## begin Stored data

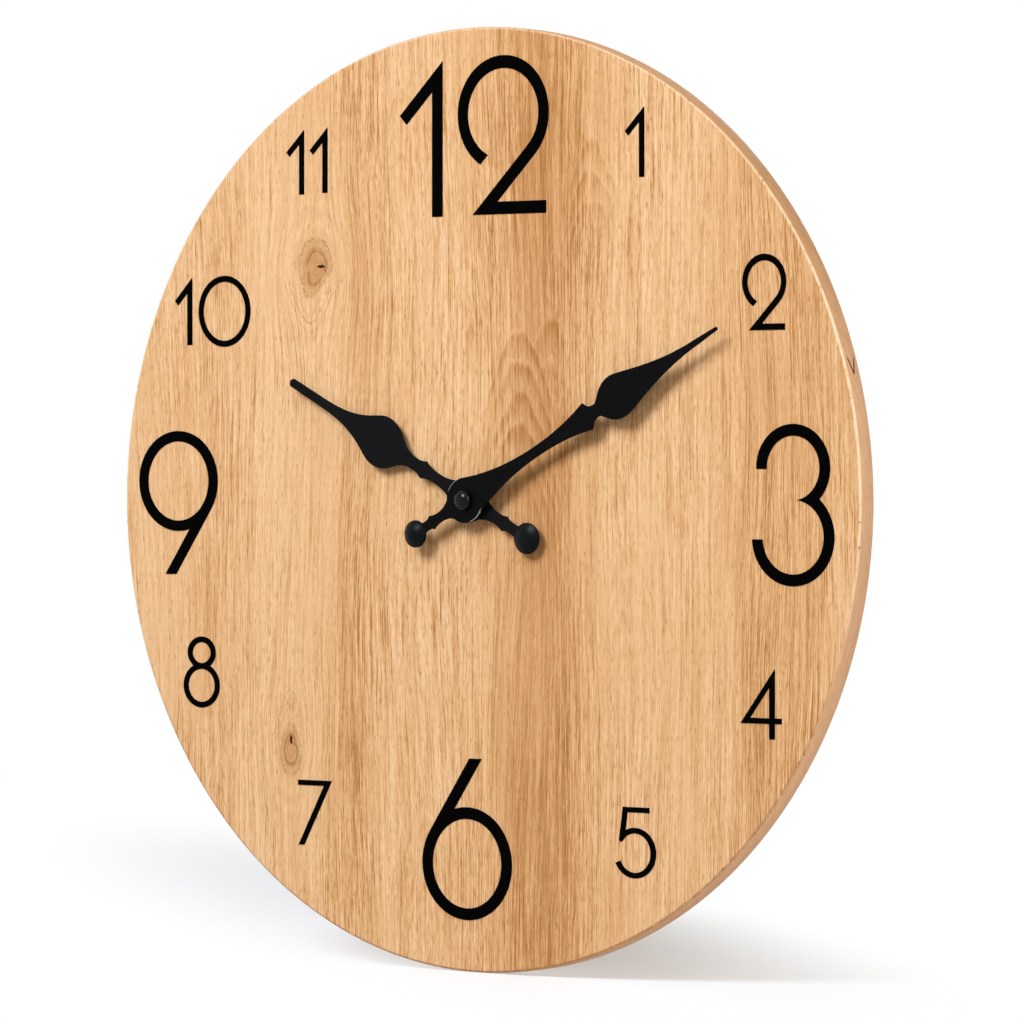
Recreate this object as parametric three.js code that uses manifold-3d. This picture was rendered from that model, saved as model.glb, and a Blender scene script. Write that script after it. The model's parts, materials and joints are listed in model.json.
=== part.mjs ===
// A round wooden wall clock: a wooden panel with black numerals, two spade hands and a quartz
// movement clamped through the middle of the panel. The movement carries the clock on one hook.
// Millimetres. X runs right and Z up as the clock is seen, and Y runs back towards the wall.
// The origin is the point where the hook bears in the hanger, on the plane of the wall.
import * as THREE from "three";
import { mergeVertices } from "three/addons/utils/BufferGeometryUtils.js";
import Module from "manifold-3d";

const wasm = await Module();
wasm.setup();

// Wooden panel
const panelDiameter = 300;
const panelThickness = 7;
const panelEdgeRound = 0.8;
const panelBoreClearance = 0.3;

// Numerals, cut from thin black film: the middle of each from the middle of the panel, its width
// and height, and the weight of its strokes beside the drawn figure
const numeralThickness = 0.25;
const numeralPlaces = {
  numeral_12_left: { x: -22.05, z: 115.05, width: 17.7, height: 49.5 },
  numeral_12_right: { x: 11.5, z: 115.6, width: 36.8, height: 50.2, weight: 1.04 },
  numeral_1: { x: 63.9, z: 111.5, width: 7.6, height: 21.8, weight: 1.1 },
  numeral_2: { x: 113.8, z: 64.1, width: 16.6, height: 23.3, weight: 1.11 },
  numeral_3: { x: 124.7, z: -0.9, width: 30.9, height: 49.4, weight: 1.03 },
  numeral_4: { x: 112.7, z: -61.65, width: 15.6, height: 21.5, weight: 1.06 },
  numeral_5: { x: 64.45, z: -106.15, width: 15.9, height: 22.1 },
  numeral_6: { x: -3.2, z: -107.8, width: 36.6, height: 51.4, weight: 1.06 },
  numeral_7: { x: -66.9, z: -101.8, width: 14.4, height: 21.05 },
  numeral_8: { x: -116.1, z: -57.2, width: 15.9, height: 23.4 },
  numeral_9: { x: -126.4, z: -1.35, width: 34.8, height: 47.3, turn: 180, weight: 1.06 },
  numeral_10_left: { x: -124, z: 61.8, width: 7.6, height: 22.2, weight: 1.17 },
  numeral_10_right: { x: -106, z: 61.6, width: 22.7, height: 23.3, weight: 1.03 },
  numeral_11_left: { x: -75.25, z: 109.5, width: 7.6, height: 20.95, weight: 1.14 },
  numeral_11_right: { x: -65.25, z: 109.85, width: 7.6, height: 21.1, weight: 1.16 },
};

// Clearances
const pivotGap = 0.08;
const fitGap = 0.05;
const seatGap = 0.3;
const endShake = 0.15;

// Battery
const batteryDiameter = 14.5;
const batteryLength = 50.5;
const batteryNubDiameter = 5.2;
const batteryNubLength = 1.2;

// Movement case
const caseWall = 1.5;
const caseFrontWall = 1.5;
const caseCornerRadius = 4;
const bayFloor = 0.9;
const bayClearance = 0.3;
const bayContactRoom = 2.5;
const bayRib = 1;
const rearCoverThickness = 1.5;
const rearBossHeight = 1.4;
const rearBossRadius = 1.4;

// Hanger on top of the case
const hangerThickness = 3;
const hangerSide = 3.5;
const hangerTop = 3;
const hangerSill = 1.5;
const slotWidth = 7.6;
const slotHeight = 6;
const slotCornerRadius = 2;

// Clamping stack in the middle of the panel
const threadDiameter = 7.9;
const threadEnd = 0.2;
const bushingFlangeDiameter = 12;
const bushingFlangeThickness = 1;
const rubberWasherDiameter = 20;
const rubberWasherThickness = 1;
const dialWasherDiameter = 12;
const dialWasherThickness = 0.4;
const nutAcrossFlats = 10;
const nutThickness = 1.8;

// Hollow arbors
const hourTubeDiameter = 5;
const minuteArborDiameter = 3.2;
const minuteSpigotDiameter = 2.4;
const minuteSpigotFlats = 1.8;
const clutchSpigotDiameter = 2.2;

// Hands, measured from the hub along the hand
const handThickness = 0.5;
const handGap = 1.8;
const colletDiameter = 6.8;
const colletHeight = 0.8;
const capDiameter = 6.4;
const capHeight = 2.7;
const capSkirt = 0.8;
const minuteHandAngle = 61.9;
const hourHandAngle = 297.1;
const minuteHand = {
  hubRadius: 7.2,
  ball: { at: -23, radius: 4.35, dome: 1.7 },
  tail: { leaves: [-6.2, 3.6], pull: [[-8.5, 1.2], [-13, 1.2]], barb: [-15.3, 2.4], notch: [-16.2, 1.2] },
  neckEnd: 1.7,
  shoulder: { leaves: [2, 6.9], pull: [[10, 3.9], [20, 1.65]], waist: [33, 1.65] },
  rise: { pull: [[43, 1.65], [50, 3]], barb: [56, 4.6] },
  scoop: { pull: [57.3, 2.1], neck: [59.7, 2.1] },
  spade: { pull: [[62, 2.1], [63, 7.05]], widest: [69.5, 7.05] },
  taper: { pull: [[73, 7.05], [86, 1.2]], ends: [104, 0.95] },
  tipRadius: 0.55,
  length: 113,
};
const hourHand = {
  hubRadius: 7,
  ball: { at: -26.2, radius: 4.95, dome: 1.4 },
  tail: { leaves: [-5.9, 3.8], pull: [[-9.5, 1.9], [-13.2, 1.2]], barb: [-16.2, 2.6], notch: [-17.3, 1.35] },
  neckEnd: 1.85,
  shoulder: { leaves: [5.3, 4.6], pull: [[8.5, 2.2], [12, 1.75]], waist: [15, 1.75] },
  rise: { pull: [[17.5, 1.75], [19.5, 2.2]], barb: [21.2, 3] },
  scoop: { pull: [22.6, 2], neck: [25.3, 2] },
  spade: { pull: [[33.5, 2], [33, 8.35]], widest: [41, 8.35] },
  taper: { pull: [[47, 8.35], [49.5, 1.6]], ends: [68, 1.5] },
  tipRadius: 1.4,
  length: 84.1,
};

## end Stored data

* _Goal of the exercise_: Beginning at the top of the data, please return every line until and including the line containing "const panelBoreClearance = 0.3;", copied exactly, and nothing past it.

* _Written response_:
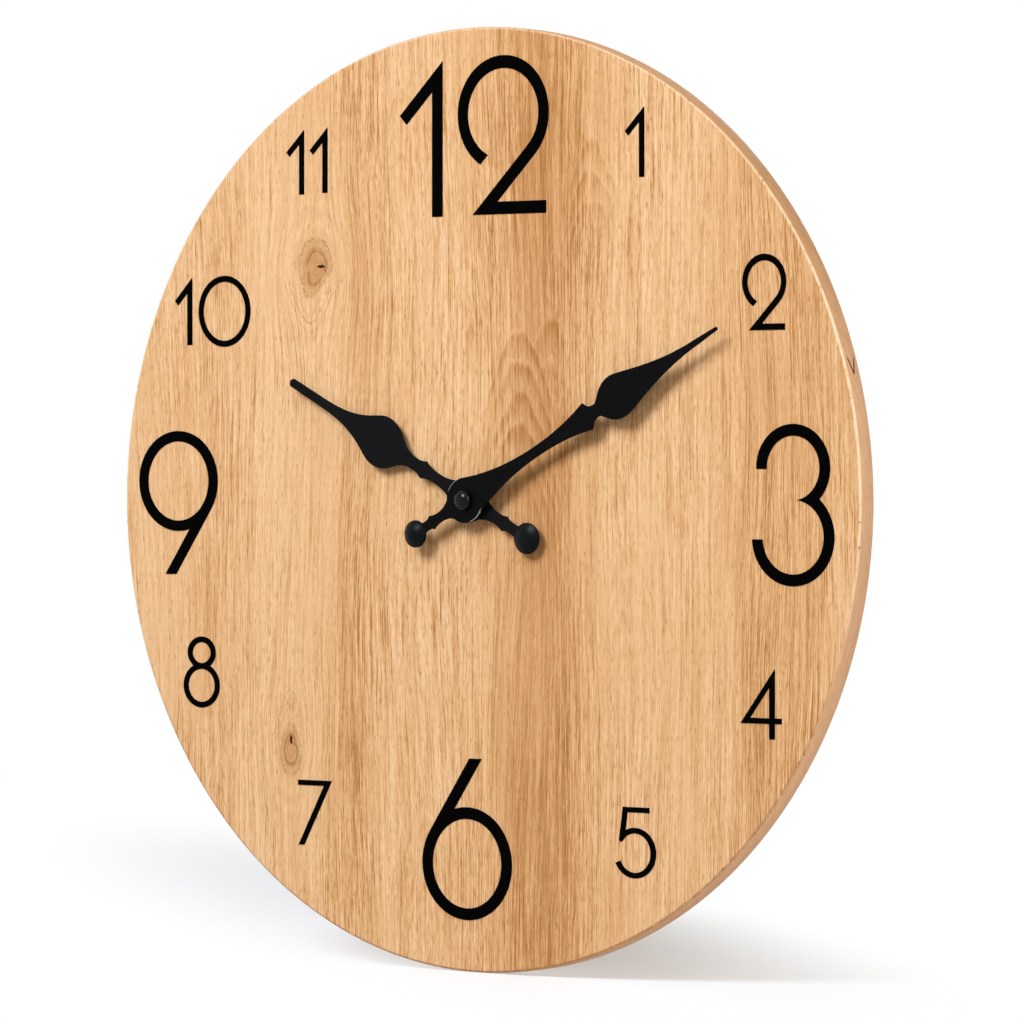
Recreate this object as parametric three.js code that uses manifold-3d. This picture was rendered from that model, saved as model.glb, and a Blender scene script. Write that script after it. The model's parts, materials and joints are listed in model.json.
=== part.mjs ===
// A round wooden wall clock: a wooden panel with black numerals, two spade hands and a quartz
// movement clamped through the middle of the panel. The movement carries the clock on one hook.
// Millimetres. X runs right and Z up as the clock is seen, and Y runs back towards the wall.
// The origin is the point where the hook bears in the hanger, on the plane of the wall.
import * as THREE from "three";
import { mergeVertices } from "three/addons/utils/BufferGeometryUtils.js";
import Module from "manifold-3d";

const wasm = await Module();
wasm.setup();

// Wooden panel
const panelDiameter = 300;
const panelThickness = 7;
const panelEdgeRound = 0.8;
const panelBoreClearance = 0.3;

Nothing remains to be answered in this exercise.